Frequently Asked Questions
An approved Co-regulatory Arrangement (CA) is an organisation that undertakes a set of activities or measures taken, on behalf of liable parties, to achieve the outcomes and requirements specified in the Product Stewardship (Televisions and Computers) Regulations 2011. ANZRP is an approved Co-regulatory Arrangement.
Under the Regulations, television, computer and computer product importers and local manufacturers will meet their obligations by becoming a member of an approved arrangement that collects and recycles waste television and computer products on their behalf. For the arrangement to be approved, the administrator must apply to the Minister for the Environment or his/her delegate for approval.
The National Television and Computer Recycling Scheme (NTCRS) is funded by Liable Parties, which are organisations that import or manufacture more than 5,000 televisions, more than 5,000 computers or printers, or over 15,000 units of computer products annually. There is no direct Government funding of the scheme. Drop off of end of life television and computer products at an approved arrangement’s site is free to members of the community or small business.
The NTCRS is responsible for 35% of the cost of the entire e-waste stream in Australia in 2014/15, with State and Local Governments responsible for the remaining 65%.
All end-of-life televisions, computer and computer accessories and peripherals regardless of date of manufacture or manufacturer will be accepted and recycled under the NTCRS.
All current overseas e-waste recycling models were reviewed as part of the Scheme’s development. The NTCRS adopts aspects of a number of different models and reflects those considered most suitable for Australia.
In particular the “waste arising” approach where liable parties pay on the basis of the actual waste that is collected rather than a fixed fee for every product sold was considered to be fair and efficient. Each Liable Party pays for their share of the waste according to their current market share of imports and manufacturing.
The co-regulatory model means that while government provides a regulatory safety net to ensure a level playing field and that all Liable Parties participate, it is up to industry how it achieves the outcomes specified in the regulation. Co-regulation allows industry to design competitive flexible recycling programs that will minimise costs to consumers while leaving government to focus on policing and compliance.
The regulation does not distinguish between business and consumer products except to say that products brought to a recycling centre by consumers or by small businesses must be recycled for free. Many Liable Parties already have their own commercial arrangements for collecting and recycling products from their business customers. These programs will continue under existing commercial terms and the Liable Parties will report the volume that they have recycled to their approved Co-regulatory Arrangement. B2B product that has been recycled by Liable Parties will count towards the recycling targets.

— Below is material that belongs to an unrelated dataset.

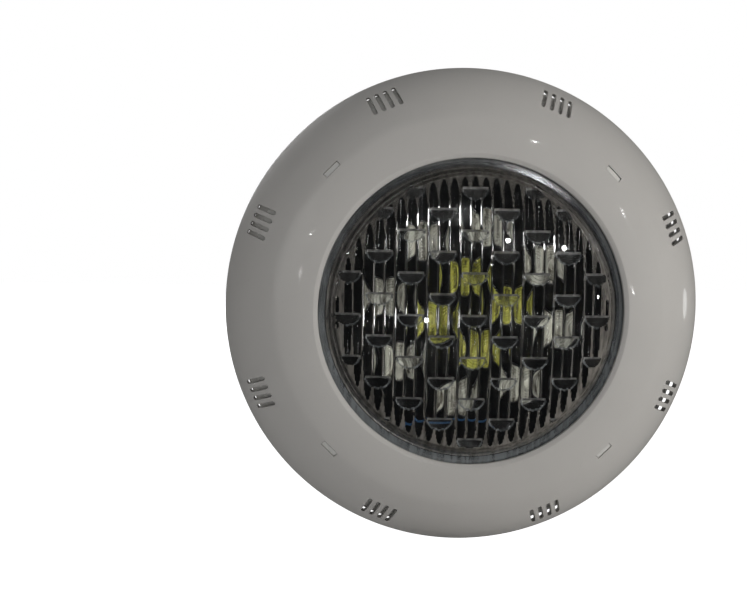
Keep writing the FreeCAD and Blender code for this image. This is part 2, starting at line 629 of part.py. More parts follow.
def make_driver_parts():
    """The parts soldered on the driver board, each standing on its top face."""
    deck = size("driver_top")
    can_radius, can_long = 3.6, 11.0
    cans = []
    for x, y in ((30.0, 34.0), (38.5, 34.0), (-36.0, 26.0)):
        spot = FreeCAD.Vector(x, y - can_long / 2, deck + can_radius)
        can = Part.makeCylinder(can_radius, can_long, spot, FreeCAD.Vector(0, 1, 0))
        cans.append(can.makeFillet(0.6, [can.Edges[0], can.Edges[2]]))
    feature("capacitors", cans)
    coil = Part.makeTorus(6.0, 2.6, FreeCAD.Vector(-34, -22, deck + 2.6), UP)
    feature("choke_coil", [coil])
    core = Part.makeCylinder(6.0, 6.4, FreeCAD.Vector(0, 44, deck), UP)
    groove = Part.makeCylinder(7.0, 4.0, FreeCAD.Vector(0, 44, deck + 1.2), UP)
    groove = groove.cut(Part.makeCylinder(4.4, 4.0, FreeCAD.Vector(0, 44, deck + 1.2), UP))
    feature("power_inductor", [core.cut(groove)])
    bridge = block(38, 6, deck, 9.0, 8.0, 4.2)
    feature("rectifier", [bridge.makeChamfer(0.6, [bridge.Edges[1]])])
    chips = []
    for x, y in ((24, -30), (12, -42), (-8, -46), (-24, -44)):
        chip = block(x, y, deck, 6.0, 5.0, 1.7)
        chips.append(chip)
    feature("driver_chips", chips)
    terminal = block(34, -14, deck, 10.0, 8.0, 7.0)
    for shift in (-2.5, 2.5):
        entry = Part.makeCylinder(1.5, 6.0, FreeCAD.Vector(28.5, -14 + shift * 0.7, deck + 2.4),
                                  FreeCAD.Vector(1, 0, 0))
        terminal = terminal.cut(entry)
        terminal = terminal.cut(Part.makeCylinder(1.4, 3, FreeCAD.Vector(34, -14 + shift, deck + 5),
                                                  UP))
    feature("terminal_block", [terminal])
    receiver = block(-44, 2, deck + 2.0, 16.0, 11.0, 1.0)
    receiver = receiver.fuse(block(-44, 2, deck + 2.9, 6.0, 6.0, 1.6))
    for shift in (-6.0, -3.0, 3.0, 6.0):
        receiver = receiver.fuse(block(-44 + shift, -2.5, deck, 0.8, 0.8, 2.1))
    feature("receiver_module", [receiver])


# ---------------------------------------------------------------- internal wires

LEAD_RADIUS = 0.55


def make_board_leads():
    """Four leads that rise from the driver board through the lead passage."""
    middle = size("lead_turn")
    pitch = size("lead_hole_pitch")
    pad = size("board_top") + LEAD_RADIUS + 0.2
    leads = []
    for index, shift in enumerate((-1.35, -0.45, 0.45, 1.35)):
        fan = middle + shift * 3.2
        inner = middle + shift
        radius = pitch - 0.7
        leads.append(lead([
            polar(61, fan, size("driver_top")), polar(61, fan, 25.6), polar(radius, inner, 26.2),
            polar(radius, inner, pad), polar(66, fan, pad)], LEAD_RADIUS))
    feature("board_leads", leads)


def make_blue_lead():
    """The lead that crosses the front of the mask to its pad."""
    middle = size("lead_turn")
    pitch = size("lead_hole_pitch")
    above = size("mask_top") + 1.3
    feature("blue_lead", [lead([
        polar(64, middle, size("driver_top")), polar(64, middle, 24.0), polar(pitch + 0.9, middle, 24.6),
        polar(pitch + 0.9, middle, above), polar(67.0, middle + 1.5, above),
        polar(61.3, middle + 9, above), polar(57.6, middle + 22, above),
        polar(57.9, middle + 36, above),
        polar(pitch - 11, middle + 44, above), polar(pitch - 11, middle + 44, size("board_top"))],
        LEAD_RADIUS)])


def make_antenna_wire():
    deck = size("driver_top")
    feature("antenna_wire", [lead([
        polar(52, 184, deck), polar(52, 184, deck + 3.2), polar(57, 180, deck + 3.4),
        polar(59, 166, deck + 3.4), polar(57.5, 152, deck + 3.4), polar(55, 140, deck + 3.4)],
        0.4)])


# ---------------------------------------------------------------- cable gland

def make_gland_body():
    body = hexagon("gland_flats", "gland_hex_foot", "shell_foot")
    body = body.fuse(cylinder("gland_nose", "seal_foot", "gland_hex_foot + 1"))
    body = body.fuse(cylinder("gland_thread", "gland_hex_foot", "gland_top"))
    body = body.cut(cylinder("gland_throat", 0, "gland_top + 1"))
    body = body.cut(cylinder("seal_radius", 0, "seal_top"))
    feature("gland_body", [body])


def make_gland_seal():
    seal = cylinder("seal_radius - 0.05", "nut_mouth_top + 0.1", "seal_top - 0.1")
    feature("gland_seal", [seal.cut(cylinder("gland_bore", 0, "seal_top + 1"))])


def make_gland_nut():
    nut = hexagon("nut_flats", "nut_foot + 1", "gland_hex_foot - 0.4")
    nut = nut.fuse(cone("nut_bore + 1.5", "nut_flats / 2", "nut_foot", "nut_foot + 1"))
    nut = nut.cut(cylinder("nut_mouth", 0, "gland_hex_foot"))
    nut = nut.cut(cylinder("nut_bore", "nut_mouth_top", "gland_hex_foot + 1"))
    feature("gland_nut", [nut])


def make_gland_oring():
    height = size("shell_floor") + size("oring_section")
    feature("gland_oring", [Part.makeTorus(
        size("oring_radius"), size("oring_section"), FreeCAD.Vector(0, 0, height), UP)])


def make_gland_locknut():
    foot = "shell_floor + 2 * oring_section"
    nut = hexagon("lock_flats + 3", foot, "lock_top + 1.4")
    feature("gland_locknut", [nut.cut(cylinder("gland_thread + 0.05", 0, "lock_top + 3"))])


make_wall_plate()
make_plate_inserts()
make_mounting_frame()
make_hold_screws()
make_screw_washers()
make_cover_ring()
make_lens()
make_lens_gasket()
make_clamp_ring()
make_clamp_screws()
make_rear_shell()
make_heat_spreader()
make_led_board()
make_optic_mask()
make_leds()
make_optic_holders()
make_optics()
make_standoffs()
make_board_screws()
make_driver_board()
make_driver_spacers()
make_driver_screws()
make_driver_parts()
make_board_leads()
make_blue_lead()
make_antenna_wire()
make_gland_body()
make_gland_seal()
make_gland_nut()
make_gland_oring()
make_gland_locknut()

doc.recompute()
for item in doc.Objects:
    if "Invalid" in item.State or "Error" in item.State:
        raise RuntimeError("%s failed: %s" % (item.Name, item.State))

os.makedirs("parts", exist_ok=True)
nodes = [item for item in doc.Objects if item.TypeId in ("PartDesign::Body", "Part::Feature")]
for node in nodes:
    if node.Shape.isNull() or not node.Shape.isValid():
        raise RuntimeError("%s has no valid shape" % node.Label)
    print("%-16s solids %2d  volume %9.1f" % (node.Label, len(node.Shape.Solids), node.Shape.Volume))
for node in nodes:
    node.Shape.exportStep("parts/%s.step" % node.Label)
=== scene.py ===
import json
import math

import bmesh
import bpy
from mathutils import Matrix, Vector


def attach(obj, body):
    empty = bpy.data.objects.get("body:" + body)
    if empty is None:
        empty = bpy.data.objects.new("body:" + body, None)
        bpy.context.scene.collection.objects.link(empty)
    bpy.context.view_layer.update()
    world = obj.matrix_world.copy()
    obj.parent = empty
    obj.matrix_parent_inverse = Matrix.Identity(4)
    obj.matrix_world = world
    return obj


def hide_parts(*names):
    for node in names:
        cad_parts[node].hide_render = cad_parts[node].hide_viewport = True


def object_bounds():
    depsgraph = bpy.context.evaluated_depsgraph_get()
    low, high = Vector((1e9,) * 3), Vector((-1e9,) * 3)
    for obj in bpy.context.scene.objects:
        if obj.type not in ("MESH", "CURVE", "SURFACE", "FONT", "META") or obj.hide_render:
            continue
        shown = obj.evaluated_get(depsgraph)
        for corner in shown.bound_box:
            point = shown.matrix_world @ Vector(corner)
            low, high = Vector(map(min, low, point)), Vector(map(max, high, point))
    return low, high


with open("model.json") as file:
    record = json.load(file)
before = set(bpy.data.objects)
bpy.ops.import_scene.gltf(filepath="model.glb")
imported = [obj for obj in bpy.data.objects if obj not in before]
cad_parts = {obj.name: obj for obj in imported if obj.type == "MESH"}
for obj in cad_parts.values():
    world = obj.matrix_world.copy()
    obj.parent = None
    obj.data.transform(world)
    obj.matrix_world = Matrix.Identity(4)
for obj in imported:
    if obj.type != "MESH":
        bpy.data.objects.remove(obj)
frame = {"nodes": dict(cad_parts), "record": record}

# Underwater pool light, seen from the water. The light's axis is Y, its front faces -Y
# and +Z is up. Sizes are in millimetres unless a name says otherwise; MM turns them into
# metres. "Depth" is the distance from the pool wall, so y = -depth.

MM = 0.001
CAD_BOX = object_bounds()
scene = bpy.context.scene


def polar(radius, degrees):
    angle = math.radians(degrees)
    return radius * math.cos(angle), radius * math.sin(angle)


def turns(count, first=0.0):
    return [first + 360.0 * i / count for i in range(count)]


# ------------------------------------------------------------------ camera

CAMERA_PLACE = Vector((-58.9, -406.2, 31.0))
CAMERA_TILT, CAMERA_ROLL, CAMERA_PAN = -3.86, -0.76, -1.11
FOCAL_PIXELS, FRAME_WIDTH, SENSOR = 700.0, 747.0, 36.0


def make_camera():
    data = bpy.data.cameras.new("camera")
    data.sensor_width = SENSOR
    data.lens = FOCAL_PIXELS / FRAME_WIDTH * SENSOR
    data.clip_start = 0.01
    camera = bpy.data.objects.new("camera", data)
    camera.location = CAMERA_PLACE * MM
    angles = (90 + CAMERA_TILT, CAMERA_ROLL, CAMERA_PAN)
    camera.rotation_euler = [math.radians(angle) for angle in angles]
    scene.collection.objects.link(camera)
    scene.camera = camera


# ------------------------------------------------------------------ materials

# A colour Mix node repeats its socket names for other kinds of data, so these are the
# places of its colour sockets.
MIX_FACTOR, MIX_LOW, MIX_HIGH, MIX_RESULT = 0, 6, 7, 2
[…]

The government has used Customs data as the means of determining which importers are Liable Parties and also to calculate individual liable party market shares.
As customs data is only available in units of product and because recycled waste is measured in weight (tonnes) it was necessary to convert the units to weight. The conversion factors were developed by the government based on information provided by importers on the total number of units and their actual weight imported over the past 3 years.
They are regularly reviewed under the legislation.
The amount that you will have to pay depends on your market share of the total products imported in your class of products. If you are a Liable Party you will have received a letter from the Department of the Environment with a Statement of Advice on Record of Imports advising of your market share and liability.